When nobody talks about a crime that is happening to one in three women over their lifetime, we’ve got a big problem. The solution: talk frankly about this issue with your mothers, sisters, daughters, and friends. Sometimes when we see an account of an assault, the urge to hypothesize about how we might have avoided it is tempting. That’s a normal temptation; it’s a survival instinct. Everyone wants to believe that we can avoid this fate ourselves (and most of us, fortunately, will). But the desire to compare your rape avoidance techniques to those of a woman victimized by rape is pernicious in nature because it ultimately feeds into victim blaming, which contributes to victim shame. Shame leads to silence, which results in more perpetrators on the street, unprosecuted and unrepentant.

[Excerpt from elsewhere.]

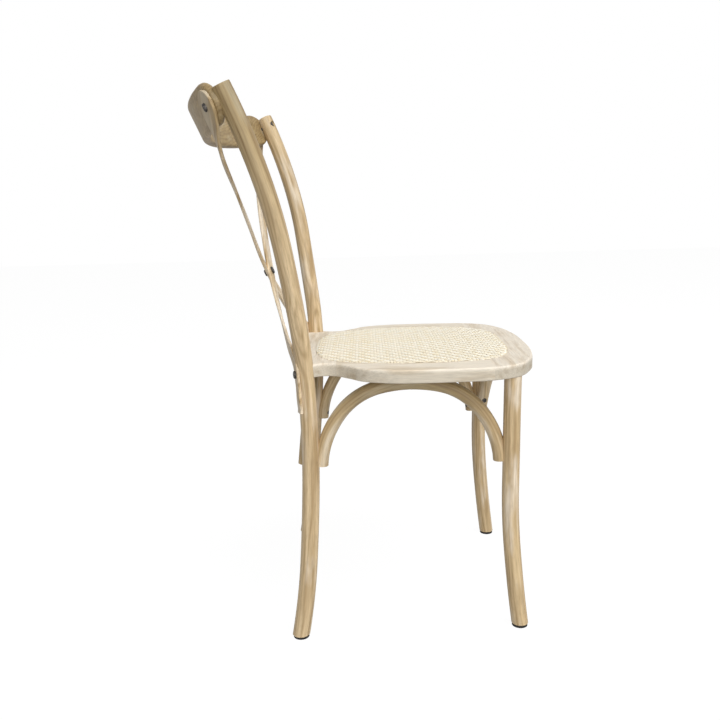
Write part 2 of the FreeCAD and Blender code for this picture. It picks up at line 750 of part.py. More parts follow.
# The whole chair
def make_chair():
    """Every piece of the chair by name, with its holes and joints cut."""
    post_paths = {side: post_path(side) for side in (1, -1)}
    leg_paths = {side: leg_path(side) for side in (1, -1)}
    posts = {side: make_post(side) for side in (1, -1)}
    legs = {side: make_leg(side) for side in (1, -1)}
    rail = make_rail()
    layer = (slat_thickness + slat_gap) / 2
    slats = {1: make_slat(1, -layer), -1: make_slat(-1, layer)}
    front, rear, left, right = make_seat_pieces()
    frame = make_insert_frame()

    # arches, coped onto the legs and posts
    legs_of = {"left": (leg_paths[1], post_paths[1]), "right": (leg_paths[-1], post_paths[-1]),
               "front": (leg_paths[1], leg_paths[-1]), "rear": (post_paths[1], post_paths[-1])}
    ends_of = {"left": side_arch_ends(1), "right": side_arch_ends(-1),
               "front": cross_arch_ends(leg_paths.values(), leg_radius,
                                        -front_arch_set_forward, -front_arch_lean),
               "rear": cross_arch_ends(post_paths.values(), post_radius,
                                       rear_arch_set_back, -rear_arch_lean)}
    lift_of = {"left": side_arch_screw_lift, "right": side_arch_screw_lift,
               "front": cross_arch_screw_lift, "rear": cross_arch_screw_lift}
    sink_of = {"left": arch_screw_head_height, "right": arch_screw_head_height,
               "front": 0, "rear": 0}
    round_posts = [rod(path, post_radius + cope_clearance) for path in post_paths.values()]
    round_legs = [rod(path, leg_radius + cope_clearance) for path in leg_paths.values()]
    arches, end_screws, top_screws = {}, [], []
    end_bores, top_bores = [], []
    for name, ends in ends_of.items():
        own_bores = []
        for index in (0, 1):
            seat, way = arch_end_screw(ends, legs_of[name], lift_of[name], sink_of[name], index)
            end_screws.append(fastener(seat, way, arch_screw_radius, arch_screw_length,
                                       arch_screw_head_radius, arch_screw_head_height))
            own_bores += screw_bores(seat, way, arch_screw_radius, arch_screw_length,
                                     arch_screw_head_radius)
            end_bores.append((arch_screw_radius, arch_screw_length + hole_clearance, seat, way))
        seat = arch_top_screw_seat(ends)
        top_screws.append(fastener(seat, UP, arch_screw_radius, arch_top_screw_length,
                                   arch_screw_head_radius, arch_screw_head_height))
        own_bores += screw_bores(seat, UP, arch_screw_radius, arch_top_screw_length,
                                 arch_screw_head_radius)
        top_bores.append((arch_screw_radius, arch_top_screw_length + hole_clearance, seat, UP))
        arches[name] = bored(coped(make_arch(ends), round_posts + round_legs), own_bores)

    # bolts that hold the rail and the slats' tabs to the posts
    rail_bolts, rail_nuts, post_bores, tab_bores = [], [], [], []
    for side in (1, -1):
        centre = Vector(side * rail_bolt_reach, post_at_rail.y, post_at_rail.z)
        head_seat = centre - rail_back * rail_bolt_spot_depth
        tab, tab_out = rail_rear_at(centre.x, slat_thickness)
        nut_seat = centre + rail_back * ((tab - centre).dot(rail_back) - rail_nut_sink)
        nut_tall = 2 * rail_nut_sink + nut_seat_depth
        reach = (nut_seat - head_seat).dot(rail_back) + nut_tall / 2
        rail_bolts.append(fastener(head_seat, rail_back, bolt_radius, reach,
                                   bolt_head_radius, bolt_head_height))
        rail_nuts.append(nut(nut_seat, rail_back, nut_tall, nut_tall / 2))
        post_bores += screw_bores(head_seat, rail_back, bolt_radius, reach, bolt_head_radius)
        tab_bores.append((bolt_radius, reach, head_seat, rail_back))
        tab_bores.append((nut_radius, overrun, nut_seat, rail_back))

    # bolts that hold the slats' feet and the posts to the seat
    seat_bolts, seat_bores, foot_spots = [], [], []
    for side in (1, -1):
        out = seat_bolt_way(side)
        face = place_at_height(post_paths[side], slat_bolt_height)[0]
        face = face + out * (post_radius - slat_housing + slat_thickness)
        reach = 2 * post_radius - slat_housing + slat_thickness + seat_bolt_grip
        seat_bolts.append(fastener(face, out * -1, bolt_radius, reach,
                                   bolt_head_radius, bolt_head_height))
        seat_bores.append((bolt_radius, reach + hole_clearance, face, out * -1))
        foot_spots.append((bolt_head_radius, overrun, face, out))

    # the bolt where the slats cross
    crossing = Vector(0, crossing_reach, crossing_height)
    half_stack = slat_thickness + slat_gap / 2
    cross_seat = crossing - rail_back * half_stack
    cross_reach = 2 * half_stack + nut_height / 2
    cross_bolt = fastener(cross_seat, rail_back, bolt_radius, cross_reach,
                          bolt_head_radius, bolt_head_height)
    cross_nut_seat = crossing + rail_back * half_stack
    cross_nut = nut(cross_nut_seat, rail_back, nut_height, nut_height / 2)
    cross_bores = screw_bores(cross_seat, rail_back, bolt_radius, cross_reach, bolt_head_radius)
    cross_bores.append((nut_radius, overrun, cross_nut_seat, rail_back))

    # screws under the ledge, dowels in the seat's joints, glides under the feet
    insert_bores = [(insert_screw_radius, insert_screw_length + hole_clearance, seat, UP)
                    for seat in insert_screw_seats()]
    dowel_bores = [(dowel_radius, dowel_length, start, ALONG_Y) for start in seat_dowel_starts()]
    glide_bores = [(glide_nail_radius, glide_nail_length + hole_clearance,
                    place_at_height(path, glide_height)[0], UP)
                   for path in list(post_paths.values()) + list(leg_paths.values())]
    mortises = [(tenon_radius, tenon_length + hole_clearance,
                 place_at_height(path, seat_underside)[0], UP) for path in leg_paths.values()]

    pieces = {}
    for side, name in ((1, "left"), (-1, "right")):
        post = largest(posts[side].cut(rail).cut(slats[-side]))
        pieces["rear_post_" + name] = bored(post, post_bores + seat_bores + end_bores + glide_bores)
        pieces["front_leg_" + name] = bored(legs[side], end_bores + glide_bores)
        pieces["side_arch_" + name] = arches[name]
    pieces["front_arch"] = arches["front"]
    pieces["rear_arch"] = arches["rear"]
    pieces["top_rail"] = bored(rail, tab_bores)
    slat_bores = tab_bores + seat_bores + foot_spots + cross_bores
    pieces["cross_slat_front"] = bored(slats[1], slat_bores)
    pieces["cross_slat_rear"] = bored(slats[-1], slat_bores)
    pieces["seat_front_rail"] = bored(front, mortises + dowel_bores + top_bores)
    rear = coped(rear, round_posts + list(slats.values()))
    pieces["seat_rear_rail"] = bored(rear, seat_bores + dowel_bores + top_bores)
    pieces["seat_side_rail_left"] = bored(left, dowel_bores + top_bores + insert_bores)
    pieces["seat_side_rail_right"] = bored(right, dowel_bores + top_bores + insert_bores)
    pieces["insert_frame"] = bored(frame, insert_bores)
    pieces["rattan_panel"] = make_panel()
    pieces["rail_bolts"] = Part.makeCompound(rail_bolts)
    pieces["rail_nuts"] = Part.makeCompound(rail_nuts)
    pieces["cross_bolt"] = cross_bolt
    pieces["cross_nut"] = cross_nut
    pieces["seat_bolts"] = Part.makeCompound(seat_bolts)
    pieces["arch_end_screws"] = Part.makeCompound(end_screws)
    pieces["arch_top_screws"] = Part.makeCompound(top_screws)
    pieces["seat_dowels"] = Part.makeCompound(
        [cylinder(dowel_radius, dowel_length, start, ALONG_Y) for start in seat_dowel_starts()])
    pieces["insert_screws"] = Part.makeCompound(
        [fastener(seat, UP, insert_screw_radius, insert_screw_length,
                  insert_screw_head_radius, insert_screw_head_height)
         for seat in insert_screw_seats()])
    pieces["glides"] = Part.makeCompound(
        [make_glide(path) for path in list(post_paths.values()) + list(leg_paths.values())])
    return pieces


def main():
    """Make the chair, move its origin under the middle of its box, and write each piece."""
    pieces = make_chair()
    box = Part.makeCompound(list(pieces.values())).optimalBoundingBox(False, False)
    to_middle = ALONG_Y * -(box.YMin + box.YMax) / 2
    os.makedirs("parts", exist_ok=True)
    for name, shape in pieces.items():
        shape.translated(to_middle).exportStep("parts/" + name + ".step")


if __name__ == "__main__":
    main()
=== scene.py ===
"""Looks of a bentwood cross-back chair with a woven cane seat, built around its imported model."""

import logging
import math
from dataclasses import dataclass
from enum import Enum
from typing import Any, Optional, Union

import bmesh
import bpy
from mathutils import Matrix, Vector
from mathutils.bvhtree import BVHTree


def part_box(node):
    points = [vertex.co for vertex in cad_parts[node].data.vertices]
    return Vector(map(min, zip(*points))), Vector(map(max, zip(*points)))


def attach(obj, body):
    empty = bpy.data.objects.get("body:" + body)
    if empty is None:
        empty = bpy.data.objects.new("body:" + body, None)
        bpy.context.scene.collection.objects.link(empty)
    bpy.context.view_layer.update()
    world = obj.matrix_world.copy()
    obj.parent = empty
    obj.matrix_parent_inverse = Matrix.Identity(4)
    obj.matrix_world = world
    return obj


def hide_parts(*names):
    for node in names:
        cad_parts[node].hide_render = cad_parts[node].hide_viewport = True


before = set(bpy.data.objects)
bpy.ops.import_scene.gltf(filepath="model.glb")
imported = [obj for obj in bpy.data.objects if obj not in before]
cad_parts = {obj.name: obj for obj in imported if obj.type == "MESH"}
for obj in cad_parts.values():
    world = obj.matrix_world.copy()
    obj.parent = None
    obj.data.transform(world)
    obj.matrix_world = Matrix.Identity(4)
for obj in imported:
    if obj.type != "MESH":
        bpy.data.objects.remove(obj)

LOG = logging.getLogger("chair")
MM = 0.001
MERGED = 1e-6  # points nearer than this, in metres, are one
WHITE = (1.0, 1.0, 1.0, 1.0)
Colour = tuple[float, float, float]
Tint = Union[Colour, bpy.types.NodeSocket]
Number = Union["Value", float]
Place = tuple[float, float, float]
Stations = tuple[Place, ...]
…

Surely that is not your goal when you talk with your friends about how you would have avoided another woman’s assault, but it is one outcome. Our need to feel protected by disparaging another woman’s actions (or inactions) – another woman whose circumstances we know little of – actually enhances the odds for the rapist. And, if you’re having that conversation with women friends, you may inadvertently be silencing them by sending them the message that their drinking, their clothing, their location, or their friendliness to a stranger is the catalyst to their assault and is cause for shame.
Better than the conversation about what a woman did wrong: plan a self-defense class with your group of women friends. Encourage one another to do your best to take action against a violent assault rather than blaming another woman for her choices.
Poor Self-Esteem
One of the women that Smith assaulted was not going to come forward until her 11-year old sister asked her to consider what would happen if someone like Smith came after her or another of their sisters. When the survivor considered her little sister in that position, she felt the need to come forward.
This reaction is surprisingly common. When I’m teaching self-defense to teen girls and adult women, some of my students get particularly squeamish when I discuss eye strikes (this involves putting one’s thumb in the assailant’s eye). I ask students to raise their hands if they believe that they could never perform this self-defense technique in a real scenario, regardless of what the assailant was trying to do. Usually about 1/3 of the class raise their hands. Then I say this: “I want you to think of a younger sibling, cousin, niece, or nephew. Now, picture that young person across a parking lot being pulled into a van by a stranger. If you knew that this eye strike would stop the attack and protect that child, would you do it?” The response is strong and immediate. Every single student says yes without hesitation.
Most of these women and girls would easily dismiss the notion that they have low self-esteem. I usually have the privilege of working with empowered, interesting, strong women whom others look up to. Truly timid women are often too afraid or too much in denial to take a self-defense class, and no one would take a self-defense class if they didn’t have a solid foundation of self-esteem driving their interest in self-protection. But many of my students clearly value themselves less than they value others, which is a defining characteristic of low self-esteem. It’s just not really talked about much because this sort of thinking is common among women: in fact, placing the needs of others above the needs of oneself is a fundamental trait of femininity in our culture.
Why is our impulse to fight on behalf of someone else stronger than our impulse to fight for our own safety? Why can’t we see the children we love and would willingly protect as simply younger versions of our own valuable selves instead of laying blame upon ourselves when we are randomly targeted for a violent crime?
Shame and a cultural investment in women’s poor self-esteem form the pillars of sexual violence against women, making female victims of sexual violence accomplices in their own victimization. This case offers us a clear demonstration of how our silence does not protect us and how violence against women relies on our own complicity.